Kathy LeVeque reads her tablet on her reverse commute from her city home to her job in north suburban Deerfield.
Kathy LeVeque reads her tablet on her reverse commute from her city home to her job in north suburban Deerfield. David Schaper/NPR
This story is part of a series on commuting in America.
It is still as dark as night as Jim Rix steps out of his red brick Chicago bungalow and gets into his car, parked on the street. It's 6 a.m., and the 53-year-old engineer is getting an early start on his 35-mile commute out to Argonne National Laboratory in Chicago's southwest suburbs.
"Depending upon weather and time of day, it can take 45 minutes to two hours to get to and from work," Rix says.

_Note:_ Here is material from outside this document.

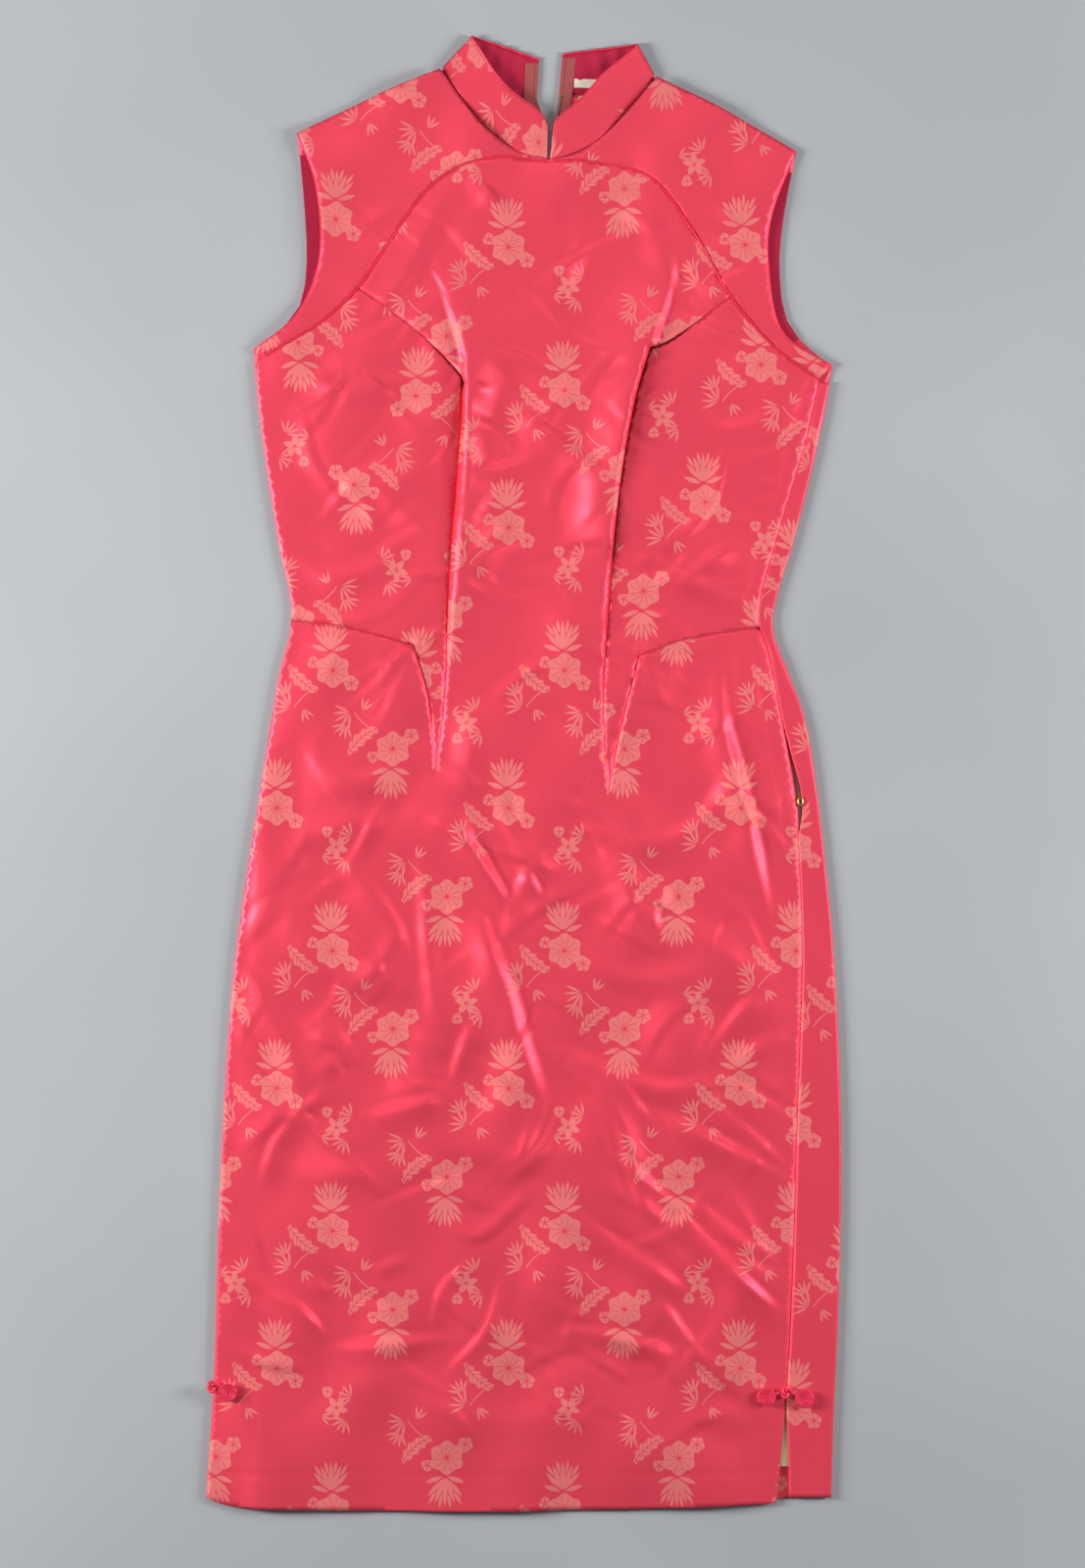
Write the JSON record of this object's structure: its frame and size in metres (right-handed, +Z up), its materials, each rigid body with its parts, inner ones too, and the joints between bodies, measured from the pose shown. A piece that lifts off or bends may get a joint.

Rix is one of many on the roads driving a reverse commute from the city to the suburbs. Over the past couple of decades, suburban job growth has exploded, but in recent years, there's also been a renaissance in urban living, especially among young professionals. The result: In some cities, traffic on the reverse commute is as congested as or worse than traffic going into the city.
As Rix accelerates onto the expressway, traffic is already heavy, though moving — a good sign — but it's only because he leaves home so early that he's able to beat the worst of morning traffic. "Yesterday, for instance, I didn't leave until 7 o'clock; it took over 90 minutes to get to work and there wasn't anything particular going on."
Crashes or bad weather can make the trip take much longer.
"It's just exhausting. There's nothing to be done with it, and the stress and so forth is pretty hard to take," he says.
'I'm A City Person'
So to avoid the worst of the traffic, Rix is one of a growing number of commuters working a flexible schedule: He gets to work early — around 7 a.m. Some days he heads home by 3 p.m.; other days, he stays at work until after 7 p.m., to miss the peak rush hours.
Reverse commuters, include Kathy LeVeque (in the foreground), wait for an approaching outbound Metra commuter train at the Mayfair neighborhood stop on Chicago's northwest side.
Reverse commuters, include Kathy LeVeque (in the foreground), wait for an approaching outbound Metra commuter train at the Mayfair neighborhood stop on Chicago's northwest side. David Schaper/NPR
Why not just move closer to his job? Jim's wife, Susan, has a long commute to a northern suburb in the opposite direction of Jim's.
And Rix, who grew up in a small town in Iowa, just loves the culture and vibrancy of city living.
That's what keeps Kathy LeVeque, 31, in Chicago, too. "I'm a city person," she says.
LeVeque is waiting at a commuter rail station to catch a train to her job in north suburban Deerfield.
As in other cities, Chicago's transit system was designed primarily to bring workers from outside the city downtown. But now, 70 percent of the region's jobs are outside that urban core. LeVeque herself used to drive nearly an hour or more each way every day.
"It's frustrating to sit in traffic. It's time that's not your own," she says. "But when you're on the train, you can just relax, you can close your eyes, you can read a book."
Commuters board shuttle buses at the Lake-Cook Metra rail stop in Chicago's northern suburbs. This Shuttle Bug program is a collaboration between area employers and the suburban transit agency, PACE, to provide better transit options for workers, especially those who live in the city but work in the Lake-Cook job corridor.
LeVeque is one of a growing number of Chicagoans making the reverse commute by train. In fact, train ridership on the reverse commute is up 64 percent over the past decade. To both ease her commute and still enjoy city life, LeVeque made a critical choice: "I actually decided to move to this neighborhood because I wanted to be off the Metra train to get to work, and then I wanted to be off the Blue Line so that I could get downtown easily."
By doing that, LeVeque is part of another trend.
Living Along The Lines
Census figures show surging population growth along rail lines in Chicago, especially those leading to the suburbs.
"It's an opportunity, but it also presents a big challenge for the transit market," says Leanne Redden, who oversees planning for the Regional Transportation Authority of Chicago. Redden says the challenge is getting reverse commuters the last couple of miles from suburban stations to the sprawling corporate campuses and office parks along the highways.
One solution: the Shuttle Bug program. Big employers in one suburban corridor, including Walgreens and Allstate, help underwrite shuttle buses that take employees between their offices and the train stations. Redden is hoping to replicate the program in other areas.
Other ideas to improve "last mile" connections could include express bus routes, more van pools and even car and bike sharing in the suburbs.
"What we need to do is sort of piece those puzzle pieces together or provide those connections with flexible services," she says.
But Redden acknowledges public transit can't be the solution for everyone's trip to the suburbs, and driving will continue to be the only option for commuters such as Rix, who takes a Zen-like approach.
"It takes some time to just accept the fact that this is it, this is my commute," Rix says.
There's no pushing traffic, Rix says, so he listens to some music, tries to relax and becomes numb to the long reverse commute.